Sharing and Exporting Screenshots
Once captured, screenshots can be:
- Shared immediately via the share icon in Markup
- Exported from Photos using the share sheet (AirDrop, Messages, Mail, third-party apps)
- Saved in different formats — iPadOS saves screenshots as PNG by default, which preserves full quality but creates larger files than JPEG
For users capturing large numbers of screenshots (documentation, bug reporting, content creation), storage management becomes a real consideration. PNG files from a high-resolution iPad display can accumulate quickly.

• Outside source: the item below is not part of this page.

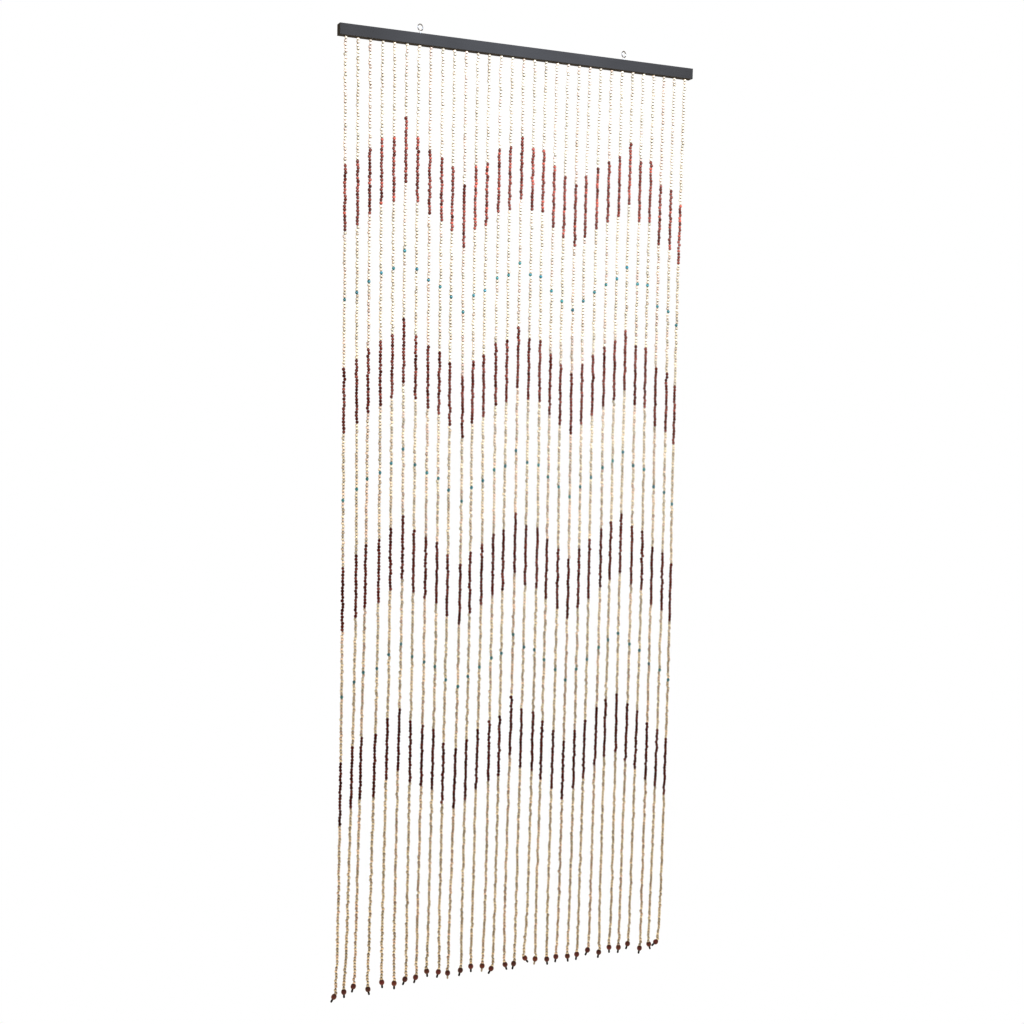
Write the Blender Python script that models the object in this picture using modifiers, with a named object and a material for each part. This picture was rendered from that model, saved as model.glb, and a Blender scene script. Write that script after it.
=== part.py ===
"""A doorway bead curtain: strings of small wooden beads hanging from a painted rail with two eye screws.

Units are metres, with +Z up, +X along the rail and +Y towards the back. The origin is midway between the
centres of the two eyes, where the curtain hangs.
"""

import math

import bmesh
import bpy
from mathutils import Matrix, Vector

# Rail
RAIL_LENGTH = 0.900
RAIL_DEPTH = 0.020
RAIL_HEIGHT = 0.025
RAIL_EDGE = 0.0006

# Eye screws. Each stands in front of the string whose number is given, and its ring is turned by EYE_TURN out
# of the rail's line.
EYE_OUTER_DIAMETER = 0.0165
EYE_WIRE_DIAMETER = 0.0023
EYE_NECK = 0.005
EYE_SHANK = 0.014
EYE_TIP = 0.004
EYE_TIP_SHARE = 0.3
EYE_STRINGS = {"left": 7, "right": 25}
EYE_TURN = {"left": math.radians(20), "right": math.radians(24)}
EYE_START = math.radians(15)
EYE_END = math.radians(336)

# Strings. They sway a little to the front and back, in waves that are SWAY_STEP radians apart from one string
# to the next.
STRING_COUNT = 31
STRING_PITCH = 0.0289
STRING_DROP = 2.166
STRING_DIAMETER = 0.0062
STRING_SHOULDER = 0.0012
EYES_TO_STRINGS = 0.005
SWAY = 0.0012
SWAY_WAVES = 2
SWAY_STEP = 1.7

# End beads and the stoppers below them
END_BEAD_WIDTH = 0.0115
END_BEAD_LENGTH = 0.0130
STOPPER_WIDTH = 0.0046
STOPPER_LENGTH = 0.0076

# Nylon line, its holes and the groove in which it runs from hole to hole. LINE_TUCK keeps its turn down
# into a hole just inside the line that lies in the groove.
LINE_DIAMETER = 0.0012
LINE_TUCK = 0.95
HOLE_DIAMETER = 0.0030
COUNTERSINK_DIAMETER = 0.0072
COUNTERSINK_DEPTH = 0.0020
GROOVE_WIDTH = 0.0024
GROOVE_DEPTH = 0.0018
LINE_OVERHANG = 0.0010

# Clearance between pieces, and the distance within which vertices are one
GAP = 0.0003
WELD = 0.000001

# Fineness of the round shapes
HOLE_SIDES = 10
STRING_SIDES = 6
WIRE_SIDES = 8
EYE_POINTS = 26
BEND_POINTS = 5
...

Variables That Shape the Experience 🔧
The "right" screenshot workflow on iPad isn't one-size-fits-all. Several factors meaningfully affect which method is most practical:
| Factor | How It Affects Screenshot Method |
|---|---|
| iPad model / button layout | Determines which button combo applies |
| Physical button condition | May make AssistiveTouch preferable |
| Apple Pencil ownership | Unlocks the swipe gesture shortcut |
| Use case (annotation vs. quick capture) | Affects whether Markup or direct save is better |
| iPadOS version | Older versions may have fewer Markup tools |
| Storage availability | Affects how many PNG screenshots are practical |
A user capturing quick reference images occasionally has very different needs than someone systematically documenting an app interface or annotating content for clients. The method that works cleanly for one scenario can become friction-heavy in another.
Which approach fits best comes down to the specific iPad you're using, how you typically work, and what you do with screenshots once they're taken.